L’auto è femmina: dalla Giulietta alle Mercedes, la storia dei nomi dei modelli più famosi

Il libro dello storico dell’Onomastica, Enzo Caffarelli, racconta l'arte di dare un nome alle automobili. Ecco gli aneddoti più curiosi

di Redazione

Non c’è dubbio: le auto che hanno per nome un semplice numero difficilmente sono destinate a restare nella memoria collettiva come invece è capitato a modelli come la Flavia, la Fulvia e la Giulietta per non parlare delle Mercedes. Quasi sempre sono nomi di donna quelli capaci di suscitare emozioni ma anche quelli di località hanno il loro fascino come Maranello, Capri o Modena. Lo conferma lo storico dell’Onomastica Enzo Caffarelli, nel volume ‘I nomi delle automobili’ (Ed. Ser – L’Officina Romana, pp.117) in cui fa una disamina, fra sigle e denominazioni, degli ultimi 125 anni. Di particolare interesse, la scoperta del percorso che porta a “battezzare” un modello.

Da Giulietta a Topolino

A volte è solo una circostanza fortuita, come l’aneddoto secondo cui fu la galanteria di un principe russo, in un ristorante parigino, a indicare l’unica donna al tavolo di un gruppo di ingegneri dell’Alfa come “la Giulietta fra tanti Romei”. Altre volte c’è una lunga ricerca, con tanto di sondaggio fra i clienti (come per la VW Tiguan), altre ancora il nome di una vettura arriva dopo: un soprannome - il Maggiolino o la Topolino - che si va a sommare alla definizione ufficiale (Typ1 e 500) fino a cancellarlo per entrare nell’immaginario collettivo. Ci sono poi le scelte perfette, come quella di ribattezzare la nuova Citroen DS, ovvero “Déesse”, in francese: e dalla strada al mito la “dea” non ha mai perduto il suo nome ideale.

Cattive traduzioni

Ma il libro di Caffarelli parla anche tanti altri aspetti di questo processo, dai nomi scomparsi alle sigle, passando per le curiosità – come l’agenzia italiana Nome che ha battezzato la Renault Clio o la Fiat Stilo – fino alle denominazioni ‘infelici’ legate quasi sempre a traduzioni e riferimenti locali: così in Italia hanno faticato - fino a sparire - la VW Jetta e la ‘sorella’ Bora (burina in dialetto romanesco).
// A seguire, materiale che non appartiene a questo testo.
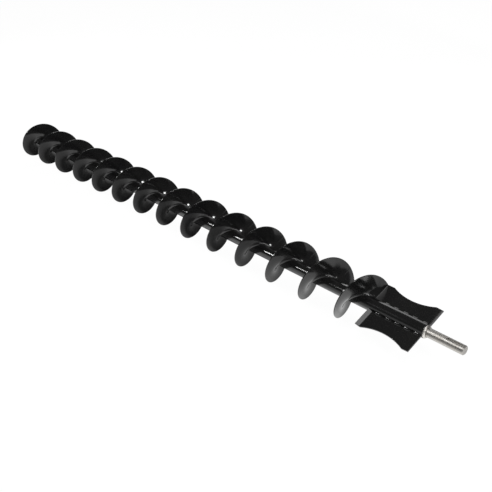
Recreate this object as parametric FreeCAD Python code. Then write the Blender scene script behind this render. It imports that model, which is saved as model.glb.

Ma non è andata meglio alla Opel Nova (Non va, in spagnolo) o alla Toyota MR2 (che in Francia diventava simile a ‘merdeux’ e la traduzione è inutile).

Nomi rischiosi

Un controllo preventivo, infine, avrebbe evitato a Mazda di ribattezzare un suo modello ‘Laputa’ (in spagnolo la prostituta) mentre la Rolls Royce fece in tempo a bloccare la distribuzione della raffinata ‘Silver Mist’. L’evocativa ‘foschia argentata’ - ideale per una vettura così raffinata - in tedesco avrebbe funzionato molto meno, visto che Mist significa ‘sterco’.

Maja e Mercedes

Questo libro ci fa guardare alle auto in maniera diversa, scoprendo il percorso – spesso affascinante, talora divertente – che porta a dare un nome a un modello. Una storia antica come le stesse quattro ruote, se si considera che la più antica marca al mondo ha ‘rubato’ il nome a una ignara bambina, figlia del console a Nizza dell’impero austro-ungarico Emil Jellinek. Anche la sorellina Maja, ebbe in ‘regalo’ dal padre il nome di un modello, ma di lei si è persa traccia. Della piccola Mercedes, invece, no.